I have been far luckier than that all my life, I never had a drive fail on me, and I keep them a looong time.

Maybe once, 20 years ago, a drive failed? Can't really remember, but probably it did happen. Being on a Linux software RAID 1, just remove and plug a new drive, run an attach command and forget.

[–] suzune@ani.social 1 points 2 weeks ago

There is nothing to refurbish in drives. They are just second hand devices. You can check if they are fine pretty easy and you need to take a look at the age (power on hours). I replace drives at 50k-60k hours, no matter if they are fine.

[–] Evil_Shrubbery@lemm.ee 1 points 2 weeks ago (1 children)

How is the noise?
Did you make any model selection based on that?

[–] synapse1278@lemmy.world 3 points 2 weeks ago (1 children)

In a previous post, some were recommending me to use helium-sealed drives for lower noise. The disks I've bought are helium-sealed, but they are definitely a little louder at 7200rpm than 5400rpm drives. It's still acceptable.

[–] Evil_Shrubbery@lemm.ee 2 points 2 weeks ago

Yeah, good advice.

For my parents house with NAS in their living room I still use WD Red Plus (not Red Pro), so pleasant & quiet (which was basically my only concern). But smol.

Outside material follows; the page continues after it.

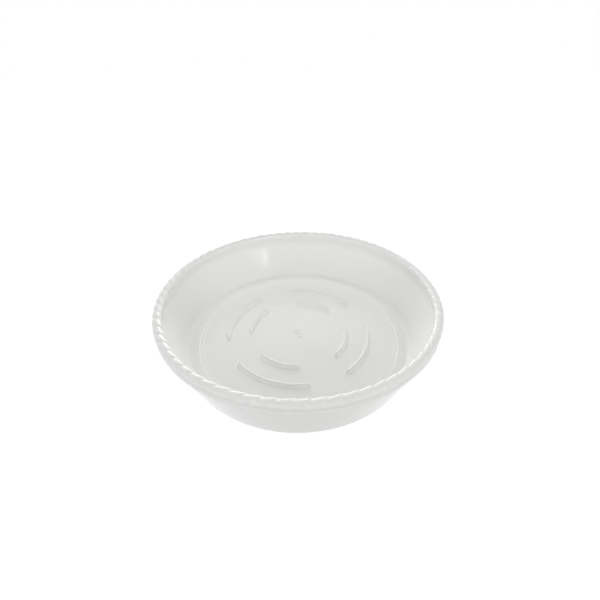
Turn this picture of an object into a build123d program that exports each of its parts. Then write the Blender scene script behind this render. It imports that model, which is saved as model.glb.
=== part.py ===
from build123d import *
import math
import os

# A round plant saucer, moulded in one shot of plastic, with a rope pattern along its rim.
# The origin is in the middle of the face it stands on, with Z up through the dish.
# Each node is one region of the moulding, and neighbours meet face to face.
# Lengths are in millimetres and angles in degrees.

# Overall sizes
rim_diameter = 140.0
overall_height = 31.2
base_diameter = 120.6

# Walls, measured square to their own surfaces
wall_thickness = 1.3
floor_thickness = 1.3

# Rounded corner between the floor and the wall
corner_outer_radius = 1.5
corner_inner_radius = 4.0
corner_height = 5.0
foot_width = 3.3

# Panel inside the foot: its underside is raised off the table, with a sloping step round it
panel_diameter = 104.0
panel_rise = 0.8
step_width = 1.2

# Band under the rope: it overhangs the wall by a small ledge at the mould's parting line
band_height = 2.35
band_inset = 0.1
band_ledge = 0.3

# Rope along the rim
lobe_count = 72
lobe_diameter = 3.8
groove_diameter = 3.1
rope_seat_drop = 0.95
lay_angle = 25.0
rope_turn_angle = 2.8

# Curved ribs that hold the pot off the floor, four in each of two circles
rib_count = 4
rib_width = 2.8
rib_height = 2.4
rib_side_height = 1.2
rib_middle_angle = 67.8
long_rib_diameter = 75.8
long_rib_arc_angle = 57.0
short_rib_diameter = 52.4
short_rib_arc_angle = 41.5

# Round ejector mark, a low disc on the panel
mark_diameter = 13.2
mark_height = 0.1
mark_distance = 34.5
mark_angle = 112.0

# Moulding gate near the middle of the panel: a boss with a dimple, and a hollow stub beside it
gate_diameter = 4.0
gate_height = 0.7
gate_distance = 1.26
gate_angle = 125.0
dimple_diameter = 1.2
dimple_depth = 0.3
stub_diameter = 3.0
stub_height = 0.45
stub_hollow_diameter = 1.8
stub_hollow_depth = 0.25
stub_distance = 2.3
stub_angle = -62.0

# Places that follow from the sizes above
lobe_radius = lobe_diameter / 2
groove_radius = groove_diameter / 2
rope_path_radius = rim_diameter / 2 - lobe_radius
rope_centre_height = overall_height - lobe_radius
rope_seat_height = rope_centre_height - rope_seat_drop
base_radius = base_diameter / 2
band_bottom_height = rope_seat_height - band_height
band_outer_radius = rim_diameter / 2 - band_inset
wall_top_radius = band_outer_radius - band_ledge
wall_slope = (wall_top_radius - base_radius) / band_bottom_height
wall_lean = math.atan(wall_slope)
wall_width = wall_thickness / math.cos(wall_lean)
panel_top = panel_rise + floor_thickness
panel_radius = panel_diameter / 2
foot_inner_radius = panel_radius + step_width
foot_outer_radius = foot_inner_radius + foot_width

# Round solids are centred on their axis and stand on their own foot
upright = (Align.CENTER, Align.CENTER, Align.MIN)


def outer_wall_radius(height):
    """Radius of the wall's outside at a height."""
    return base_radius + wall_slope * height


def inner_wall_radius(height):
    """Radius of the wall's inside at a height."""
    return outer_wall_radius(height) - wall_width


def ring(outline):
    """Turns a closed outline of radius and height once round the axis."""
    return revolve(Plane.XZ * make_face(outline), Axis.Z)


def corner_arc(corner_radius_at_floor, floor_height, round_radius):
    """Arc that joins the floor to the leaning wall: its start, middle and end."""
    half_turn = (math.pi / 2 - wall_lean) / 2
    reach = round_radius * math.tan(half_turn)
    start = (corner_radius_at_floor - reach, floor_height)
    centre = (start[0], floor_height + round_radius)
    middle = (centre[0] + round_radius * math.sin(half_turn), centre[1] - round_radius * math.cos(half_turn))
    end = (
        centre[0] + round_radius * math.sin(2 * half_turn),
        centre[1] - round_radius * math.cos(2 * half_turn),
    )
    return start, middle, end


def make_floor_panel():
    """Flat disc raised off the table, with the round mark standing on its top."""
    panel = Pos(0, 0, panel_rise) * Cylinder(panel_radius, floor_thickness, align=upright)
    mark = Pos(mark_distance, 0, panel_top) * Cylinder(mark_diameter / 2, 2 * mark_height)
    return panel + Rot(0, 0, mark_angle) * mark


def make_foot_ring():
    """Ring that stands on the table, level with the panel on top, with the step up to the panel underneath."""
    outline = Polyline(
        (foot_inner_radius, 0),
        (foot_outer_radius, 0),
        (foot_outer_radius, panel_top),
        (panel_radius, panel_top),
        (panel_radius, panel_rise),
        close=True,
    )
    return ring(outline)


def make_base_corner():
    """Rounded corner from the foot to the wall."""
    outer = corner_arc(base_radius, 0, corner_outer_radius)
    inner = corner_arc(inner_wall_radius(panel_top), panel_top, corner_inner_radius)
    foot_bottom = (foot_outer_radius, 0)
    foot_top = (foot_outer_radius, panel_top)
    wall_outside = (outer_wall_radius(corner_height), corner_height)
    wall_inside = (inner_wall_radius(corner_height), corner_height)
    outline = [
        Line(foot_bottom, outer[0]),
        ThreePointArc(*outer),
        Line(outer[2], wall_outside),
        Line(wall_outside, wall_inside),
        Line(wall_inside, inner[2]),
        ThreePointArc(*inner),
        Line(inner[0], foot_top),
        Line(foot_top, foot_bottom),
    ]
    return ring(outline)


def make_side_wall():
    """Leaning wall from the rounded corner up to the ledge."""
    outline = Polyline(
        (outer_wall_radius(corner_height), corner_height),
        (wall_top_radius, band_bottom_height),
        (inner_wall_radius(band_bottom_height), band_bottom_height),
        (inner_wall_radius(corner_height), corner_height),
        close=True,
    )
    return ring(outline)


def make_rim_band():
    """Upright band between the ledge and the seat of the rope."""
    seat_half_width = math.sqrt(groove_radius**2 - rope_seat_drop**2)
    outline = Polyline(
        (band_outer_radius, band_bottom_height),
        (rope_path_radius + seat_half_width, rope_seat_height),
        (rope_path_radius - seat_half_width, rope_seat_height),
        (inner_wall_radius(band_bottom_height), band_bottom_height),
        close=True,
    )
    return ring(outline)


def rope_section(half_height, turn):
    """Upright oval across the rope, slanted by the lay, at an angle round the rim."""
    oval = Ellipse(half_height / math.cos(math.radians(lay_angle)), half_height)
    across = Rot(0, 0, turn) * Pos(rope_path_radius, 0, rope_centre_height) * Rot(0, 0, -lay_angle)
    return across * Rot(90, 0, 0) * oval


def make_rope_rim():
    """Ring of equal lobes, each one swelling between two slanted grooves, on a flat seat."""
    pitch = math.degrees(2 * math.pi) / lobe_count
    lobe = loft(
        [
            rope_section(groove_radius, rope_turn_angle),
            rope_section(lobe_radius, rope_turn_angle + pitch / 2),
            rope_section(groove_radius, rope_turn_angle + pitch),
        ]
    )
    below_seat = Cylinder(rim_diameter, rope_seat_height, align=upright)
    seated_lobe = lobe - below_seat
    lobes = [Rot(0, 0, pitch * index) * seated_lobe for index in range(lobe_count)]
    return lobes[0].fuse(*lobes[1:])


def make_rib(circle_diameter, arc, middle_angle):
    """Round-topped rib along an arc of a circle, with round ends."""
    circle_radius = circle_diameter / 2
    half_width = rib_width / 2
    left_foot = (-half_width, 0)
    left_side = (-half_width, rib_side_height)
    crown = (0, rib_height)
    right_side = (half_width, rib_side_height)
    right_foot = (half_width, 0)
    section = make_face(
        [
            Line(left_foot, left_side),
            ThreePointArc(left_side, crown, right_side),
            Line(right_side, right_foot),
            Line(right_foot, left_foot),
        ]
    )
    end_section = section & Pos(half_width / 2, rib_height / 2) * Rectangle(half_width, rib_height)
    bar = revolve(Plane.XZ * Pos(circle_radius, 0) * section, Axis.Z, arc)
    end = Pos(circle_radius, 0) * revolve(Plane.XZ * end_section, Axis.Z)
    rib = bar + end + Rot(0, 0, arc) * end
    return Pos(0, 0, panel_top) * Rot(0, 0, middle_angle - arc / 2) * rib


def make_gate_boss():
    """Low round boss with sloping sides, and a dimple in its top."""
    boss = Cone(gate_diameter / 2, gate_diameter / 2 - gate_height, gate_height, align=upright)
    dimple = Pos(0, 0, gate_height) * Cylinder(dimple_diameter / 2, 2 * dimple_depth)
    return Rot(0, 0, gate_angle) * Pos(gate_distance, 0, panel_top) * (boss - dimple)


def make_gate_stub():
    """Smaller and lower stub beside the boss, with a hollow in its top."""
    stub = Cylinder(stub_diameter / 2, stub_height, align=upright)
    hollow = Pos(0, 0, stub_height) * Cylinder(stub_hollow_diameter / 2, 2 * stub_hollow_depth)
    return Rot(0, 0, stub_angle) * Pos(stub_distance, 0, panel_top) * (stub - hollow)


nodes = {
    "floor_panel": make_floor_panel(),
    "foot_ring": make_foot_ring(),
    "base_corner": make_base_corner(),
    "side_wall": make_side_wall(),
    "rim_band": make_rim_band(),
    "rope_rim": make_rope_rim(),
    "gate_boss": make_gate_boss(),
    "gate_stub": make_gate_stub(),
}
for index in range(rib_count):
    angle = rib_middle_angle + math.degrees(2 * math.pi) / rib_count * index
    nodes[f"long_rib_{index + 1}"] = make_rib(long_rib_diameter, long_rib_arc_angle, angle)
    nodes[f"short_rib_{index + 1}"] = make_rib(short_rib_diameter, short_rib_arc_angle, angle)

os.makedirs("parts", exist_ok=True)
for name, solid in nodes.items():
    export_step(solid, f"parts/{name}.step")
    print(name, len(solid.solids()), round(solid.volume, 1))
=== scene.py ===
import math

import bmesh
import bpy
import numpy as np
from mathutils import Matrix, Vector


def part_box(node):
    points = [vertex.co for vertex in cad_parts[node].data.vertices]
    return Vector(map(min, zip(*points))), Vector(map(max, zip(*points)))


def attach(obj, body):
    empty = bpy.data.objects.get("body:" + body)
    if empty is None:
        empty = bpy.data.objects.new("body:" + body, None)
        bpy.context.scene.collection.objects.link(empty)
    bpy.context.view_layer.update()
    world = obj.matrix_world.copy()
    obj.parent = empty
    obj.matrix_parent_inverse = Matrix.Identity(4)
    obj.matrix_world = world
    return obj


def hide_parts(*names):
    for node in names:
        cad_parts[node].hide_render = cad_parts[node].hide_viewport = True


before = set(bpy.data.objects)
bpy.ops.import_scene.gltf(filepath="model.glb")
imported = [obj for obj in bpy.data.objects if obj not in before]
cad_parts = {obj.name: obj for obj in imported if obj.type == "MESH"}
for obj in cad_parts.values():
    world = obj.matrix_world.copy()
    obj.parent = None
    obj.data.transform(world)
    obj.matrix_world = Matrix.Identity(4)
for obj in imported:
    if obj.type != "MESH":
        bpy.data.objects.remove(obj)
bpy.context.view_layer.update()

# The saucer is one moulding of milky polypropylene. Each piece here is the finished surface of one region,
# and neighbours meet at a common ring, so the whole reads as one skin. Shapes are worked out in millimetres.
MM = 0.001


def node_size(node):
    """Largest radius, lowest height and top height of a round CAD node, in millimetres."""
    low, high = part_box(node)
    return high.x / MM, low.z / MM, high.z / MM


# Sizes read from the frame
rope_outer_radius, _, overall_height = node_size("rope_rim")
band_outer_radius, band_bottom_height, _ = node_size("rim_band")
wall_top_radius, corner_height, _ = node_size("side_wall")
corner_top_radius, _, _ = node_size("base_corner")
foot_outer_radius, _, panel_top = node_size("foot_ring")
panel_radius, panel_bottom, _ = node_size("floor_panel")

# Sizes of the moulding, in millimetres
wall_thickness = 1.3
step_width = 1.2
floor_seam_inset = 1.1
corner_outer_round = 1.5
corner_inner_round = 4.0

# Two fine raised lines round the floor. Each is steep inside and slopes gently outward to its radius.
# Painted highlight from 0 to 1: how much lighter than the floor a line is drawn, for the glint on its edges.
outer_line = {"radius": 53.6, "slope": 0.6, "side": 0.15, "height": 0.2, "painted_highlight": 0.6}
inner_line = {"radius": 51.55, "slope": 0.5, "side": 0.1, "height": 0.1, "painted_highlight": 0.35}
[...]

Can't find new ones as quiet tho.

[–] zingo@sh.itjust.works 1 points 2 weeks ago

"Old age" disks!

Hahaha. That's hilarious.

Just like society labeling.

[–] possiblylinux127@lemmy.zip 1 points 2 weeks ago (3 children)

I personally wouldn't go for used drives. However, if you do make sure to get it from a reliable source that offers a warranty. Be ready to replace the disk when the warranty ends.

[–] synapse1278@lemmy.world 1 points 2 weeks ago (1 children)

The seller mentions the drives are fully tested, but does not offer a warranty, aside from the Ebay 30-day return policy.

[–] possiblylinux127@lemmy.zip 1 points 2 weeks ago

Yeah I would want at least 2 years

[–] Appoxo@lemmy.dbzer0.com 1 points 2 weeks ago

I heard some advices with "burning them in" by running a stress test over the span of some days with random IO. If they survive, great. If they die, they will be returned.

[–] Ajen@sh.itjust.works 1 points 2 weeks ago

Be ready to replace the disk when the warranty ends.

What's the point of replacing them? The warranty doesn't keep them from dying, it just means you get a free replacement. The amount of life left on the drives after the warranty expires depends heavily on how they're used, and most self hosters are pretty gentle on their drives. I could see replacing the drives that are heavily used, but replacing all drives just because their warranty expired seems like a waste of money and effort.